You have probably noticed that I've started the week on a Monday. I've always felt the week finishes on a Sunday and starts on a Monday, but I'm not sure if I should be teaching Caspar my crazy ways. Another thing that I like about this calendar is it's chalkboard. Caspar loves to use it. I paid some attention to the calendar in his classroom recently. It too is surprisingly simple. Just days of the week applied with blutack. I probably wouldn't call it beautiful but definitely appealing.
We've made a modest start on Easter preparations. Easter tree decorated - check. You can see our tree from last year here. This year we wanted to keep the tree off the floor and out of the reach of Otis. The bare branches suit our season, we are coming into Autumn and our cooler months. My favourite egg is the red one pictured above. It looks like a mama bird affectionately tending to it's baby.
My baby has some eggs of his own. A mixture of wooden and crochet eggs. The crochet eggs are from Etsy here and are delightful to look at and to touch. They are made for babies so a little teething is ok. I hope the photographs do them justice because they are no ordinary crochet eggs. They really are vibrant. I love the contrast between the smoothness of the bare wood and the texture of the cotton crochet.
The sun came out today. Tomorrow it will be gone again, back behind some storm clouds. We made the most of it and had an impromptu picnic.
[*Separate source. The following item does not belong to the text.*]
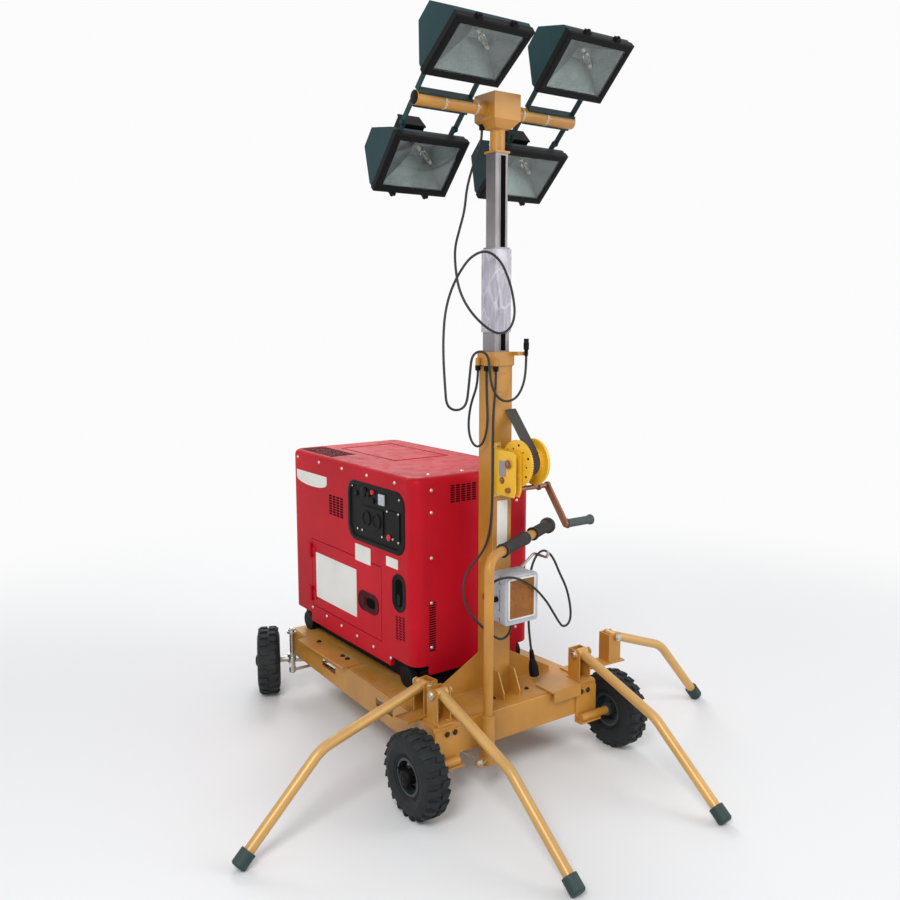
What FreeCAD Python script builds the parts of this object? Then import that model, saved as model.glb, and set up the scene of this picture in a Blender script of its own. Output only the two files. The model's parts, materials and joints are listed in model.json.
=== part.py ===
"""Mobile light tower: a steered four-wheel frame, a boxed generator, a three-stage
winch mast and four floodlights on a tilting crossarm, standing on four folding legs.

Units are millimetres. +Z is up, +X is to the right and +Y is to the rear, so the mast,
the winch and the steering handle are at the front. The origin is on the floor, below
the middle of the space that the tower takes.
"""
import FreeCAD
import Part
import math
import os

V = FreeCAD.Vector
X_AXIS, Y_AXIS, Z_AXIS = V(1, 0, 0), V(0, 1, 0), V(0, 0, 1)
SIDES = (("left", -1), ("right", 1))

# Running clearances
PIN_GAP = 0.1          # shaft in its hole, on the radius
FACE_GAP = 0.4         # pieces that turn or slide face to face
SEAT_GAP = 0.3         # pieces that lie beside each other

# Frame
FRAME_FRONT_Y = -318
FRAME_REAR_Y = 787
FRAME_HALF_FRONT = 345
FRAME_HALF_REAR = 287
FRAME_BOTTOM = 147
FRAME_TOP = 250
CHANNEL_FLANGE = 50
CHANNEL_WALL = 5
CHANNEL_CORNER = 12
DECK_THICKNESS = 4
SLOT_LENGTH = 120
SLOT_HEIGHT = 30
SLOT_Z = 203
SLOT_CENTRES = (2, 442)
CROSS_MEMBERS = (-118, 300)

# Wheels
TYRE_RADIUS = 134
TYRE_WIDTH = 90
LUG_ROOT = 129         # radius between the tread blocks
LUG_COUNT = 22         # in each of the two rows
LUG_THICKNESS = 18
LUG_SLANT = 5
BEAD_RADIUS = 54
RIM_WIDTH = 62
HUB_RADIUS = 22
HUB_LENGTH = 74
AXLE_RADIUS = 10
AXLE_NUT = 15
FRONT_WHEEL_X = FRAME_HALF_FRONT + 75
AXLE_Y = -336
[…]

Although it was still a little fresh, I took Otis's jumper off. Just so that he could enjoy some sunlight on those little arms.
Otis has started to chew on everything. I need something that will satisfy this new, emerging need. These cloth rattles and teething ring arrived today from April (from goosedesigns). He is looking for some sort of texture, I hope these work for him.
Thank you Elizabeth (from quiltmakers cottage) for your beautiful quilt, we love it. I hope you don't mind us using it outside, the occassion called for it.